Por ejemplo el neuropsiquiatra Jean-Didier Vincent al decir: “El amor es una forma de gestión de la materia. Hoy podemos defender que el amor es una cuestión de química. El objetivo del amor es muy sencillo, consiste en relacionar a las personas entre ellas. Las primeras teorías sobre el amor fueron elaboradas por Platón, quien entendió mejor que nadie el deseo amoroso, la función de la carencia y del deseo corporal, resumiéndolo en la célebre frase: “Lo que no se tiene, lo que no se es y que nos falta es el objeto del deseo y del amor’”.
Este párrafo multiplicado por cien entrevistas forma el libro superventas. Me ha interesado más encontrar en el suplemento sabatino del Corriere della Sera del 9 de noviembre unas palabras del nonagenario sociólogo Edgar Morin, quien dos años atrás se casó por cuarta vez: “Alegría, tristeza y amor son las cosas fundamentales de la vida. Ahora los economistas piensan que todo se puede reducir a números, pero los cálculos representan una parte pequeñísima de los humanos. No pueden medir ni entender la pasión, el dolor, el placer. En definitiva, no pueden entender nada”.
Me ha quedado la sensación de que el amor sigue siendo un imprevisto esencial de nuestro hardware biológico y cultural, un misterio sin el que las personas seríamos números en manos de los expertos. No me parece una sensación desagradable, sino más bien estimulante.

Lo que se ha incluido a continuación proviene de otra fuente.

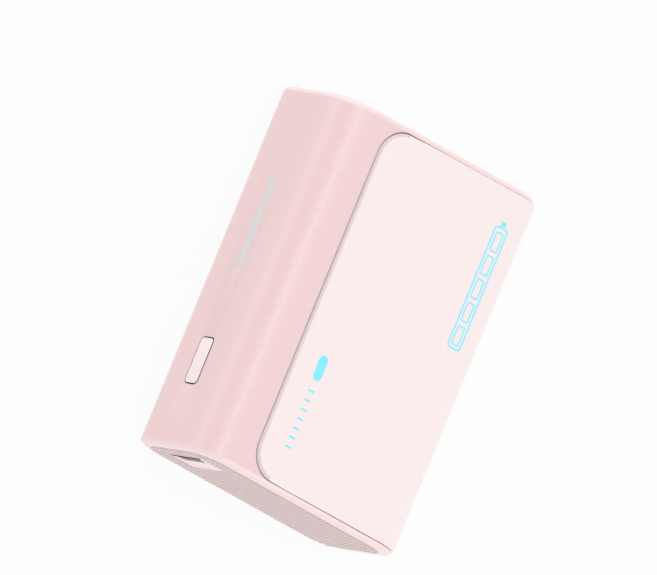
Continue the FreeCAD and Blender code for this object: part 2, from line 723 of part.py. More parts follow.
def port_shell():
    """The port's drawn metal shell, open at its mouth."""
    y = (PORT_MOUTH_Y, PORT_MOUTH_Y + PORT_DEPTH)
    return port_slot(0, y).cut(port_slot(-PORT_WALL, grown(y, 1)))


def port_tongue():
    """The port's insulator: a rear block and the thin tongue."""
    back_y = (PORT_MOUTH_Y + TONGUE_BACK, PORT_MOUTH_Y + PORT_DEPTH)
    block = port_slot(-PORT_WALL, back_y)
    tongue_y = (PORT_MOUTH_Y + TONGUE_TIP, back_y[0] + BOARD_THICK / 2)
    tongue = box(span(PORT_X, TONGUE[1]), tongue_y, span(MID_Z, TONGUE[0]))
    return fused([block, tongue])


def port_contacts():
    """Two rows of contact strips on the tongue's two faces."""
    strips = []
    first_z = MID_Z - (CONTACT_COUNT - 1) * CONTACT_PITCH / 2
    first_y = PORT_MOUTH_Y + CONTACT_TIP
    y = (first_y, first_y + CONTACT[1])
    for side in (-1, 1):
        face = PORT_X + side * TONGUE[1] / 2
        x = sorted((face, face + side * CONTACT[2]))
        for index in range(CONTACT_COUNT):
            strips.append(box(x, y, span(first_z + index * CONTACT_PITCH, CONTACT[0])))
    return group(strips)


def port_gasket():
    """The soft ring that seals the port between the cap and the board's end."""
    y = (-BODY_HALF + CAP_PLATE - SEAT_HEIGHT + FOAM_GAP, -BOARD_HALF_LENGTH - FOAM_GAP)
    return port_slot(GASKET_WIDTH, y).cut(port_slot(GASKET_GAP, grown(y, 1)))


def power_inductor():
    """The moulded power inductor, on the cell side of the board."""
    x = (BOARD_X[1], BOARD_X[1] + INDUCTOR[0])
    y = span(INDUCTOR_Y, INDUCTOR[1])
    block = rounded(x, y, span(MID_Z, INDUCTOR[2]), INDUCTOR_CORNER_R, X_AXIS)
    top = [e for e in block.Edges if e.BoundBox.XMin > x[1] - 0.01]
    return block.makeFillet(INDUCTOR_CORNER_R / 2, top)


def chip(size, middle_y, offset_z, outward=1):
    """A flat chip on one face of the board: outward is 1 on the cell side."""
    face = BOARD_X[1] if outward > 0 else BOARD_X[0]
    x = sorted((face, face + outward * size[0]))
    return box(x, span(middle_y, size[1]), span(MID_Z + offset_z, size[2]))


def chip_pairs(size, places_y, offset_z, outward=1):
    """Two rows of chips, one each side of the board's middle."""
    return [chip(size, y, side * offset_z, outward) for y in places_y for side in (-1, 1)]


def charge_controller():
    """The charge and power-delivery controller chip."""
    return chip(CONTROLLER, CONTROLLER_Y, 0)


def protection_chip():
    """The cell protection chip."""
    return chip(PROTECTION, PROTECTION_Y, 0)


def power_mosfets():
    """Four power transistors in a square beside the inductor."""
    return group(chip_pairs(MOSFET, MOSFET_Y, MOSFET_Z))


def polymer_capacitors():
    """Three low polymer capacitors."""
    return group([chip(POLYMER, y, 0) for y in POLYMER_Y])


def ceramic_capacitors():
    """Rows of small ceramic capacitors near the port and the inductor."""
    near_port = chip_pairs(CERAMIC, CERAMIC_PORT_Y, CERAMIC_PORT_Z)
    return group(near_port + chip_pairs(CERAMIC, CERAMIC_POWER_Y, CERAMIC_POWER_Z))


def chip_resistors():
    """Small resistors on the button side of the board."""
    return group(chip_pairs(RESISTOR, RESISTOR_Y, RESISTOR_Z, outward=-1))


def thermistor():
    """A bead on the near cell's sleeve, with two legs to the board."""
    turn = math.radians(BEAD_TURN)
    reach = CELL_OUTER_R + BEAD_R + BEAD_TO_SLEEVE
    x = CELL_LEFT_X + reach * math.cos(turn)
    z = MID_Z + reach * math.sin(turn)
    bead = rod(BEAD_R, BEAD_LENGTH, V(x, BEAD_Y - BEAD_LENGTH / 2, z), Y_AXIS)
    bead = bead.makeFillet(BEAD_EDGE_R, [e for e in bead.Edges if e.BoundBox.YLength < 0.01])
    legs = []
    for side in (-1, 1):
        base = V(BOARD_X[1], BEAD_Y + side * SENSOR_LEG_SPREAD, z)
        legs.append(rod(SENSOR_LEG_R, x - BOARD_X[1], base, X_AXIS))
    return fused([bead] + legs)


def tangent_tube(points, radius):
    """A tube along straight runs joined by tangent arcs."""
    edges = []
    start = points[0]
    for before, corner, after in zip(points, points[1:], points[2:]):
        run_in = corner - before
        run_out = after - corner
        turn = run_in.getAngle(run_out)
        trim = 0.45 * min(run_in.Length, run_out.Length)
        bend_r = trim / math.tan(turn / 2)
        enter = corner - V(run_in).normalize() * trim
        leave = corner + V(run_out).normalize() * trim
        to_middle = (V(run_out).normalize() - V(run_in).normalize()).normalize()
        centre = corner + to_middle * (bend_r / math.cos(turn / 2))
        middle = centre - to_middle * bend_r
        edges.append(Part.makeLine(start, enter))
        edges.append(Part.Arc(enter, middle, leave).toShape())
        start = leave
    edges.append(Part.makeLine(start, points[-1]))
    path = Part.Wire(edges)
    ring = Part.Wire(Part.makeCircle(radius, points[0], points[1] - points[0]))
    return path.makePipeShell([ring], True, True)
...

morir. El amor es primordialmente un sentimiento, no un raciocinio. Esa diferencia de concepto, ese contraste de partida, entraña el núcleo de la dificultad y su grandeza.
Todo el mundo ha escrito sobre el asunto, lo cual significa que se han dicho las más amplias bobadas. Josep Pla, sin ir más lejos, era capaz de comenzar un capítulo titulado “El gran momento del amor”, en el libro Humor, candor…, con la frase: “El gran momento del amor es antes de empezar”, y quedarse tan ancho en su grafomanía omnisciente. En cuanto a la ciencia, le escuece extraordinariamente su pequeñez ante el fenómeno del amor e intenta ceñirlo sin descanso, en un trabajo de Sísifo condenado a la insignificancia.
Algunas de sus probaturas resultan enternecedoras por la ambición infatuada que invierten, como el último libro del psicólogo belga Leo Bormans, titulado en la edición francesa The World Book of Love. Le secret de l’amour. El subtítulo resulta más sospechoso todavía si cabe: “100 expertos de todo el mundo comparten sus conocimientos sobre el amor”. Distinguidos sociólogos, psicólogos, neurólogos, sexólogos, antropólogos y demás “ólogos” exponen a lo largo de 350 páginas una prolija lista de cosas sabidas o supuestas y explotan el interés del tema para darle las infinitas vueltas de la gallina ciega.
Por ejemplo el neuropsiquiatra Jean-Didier Vincent al decir: “El amor es una forma de gestión de la materia. Hoy podemos defender que el amor es una cuestión de química. El objetivo del amor es muy sencillo, consiste en relacionar a las personas entre ellas. Las primeras teorías sobre el amor fueron elaboradas por Platón, quien entendió mejor que nadie el deseo amoroso, la función de la carencia y del deseo corporal, resumiéndolo en la célebre frase: “Lo que no se tiene, lo que no se es y que nos falta es el objeto del deseo y del amor’”.
Este párrafo multiplicado por cien entrevistas forma el libro superventas. Me ha interesado más encontrar en el suplemento sabatino del Corriere della Sera del 9 de noviembre unas palabras del nonagenario sociólogo Edgar Morin, quien dos años atrás se casó por cuarta vez: “Alegría, tristeza y amor son las cosas fundamentales de la vida. Ahora los economistas piensan que todo se puede reducir a números, pero los cálculos representan una parte pequeñísima de los humanos. No pueden medir ni entender la pasión, el dolor, el placer. En definitiva, no pueden entender nada”.
Me ha quedado la sensación de que el amor sigue siendo un imprevisto esencial de nuestro hardware biológico y cultural, un misterio sin el que las personas seríamos números en manos de los expertos. No me parece una sensación desagradable, sino más bien estimulante.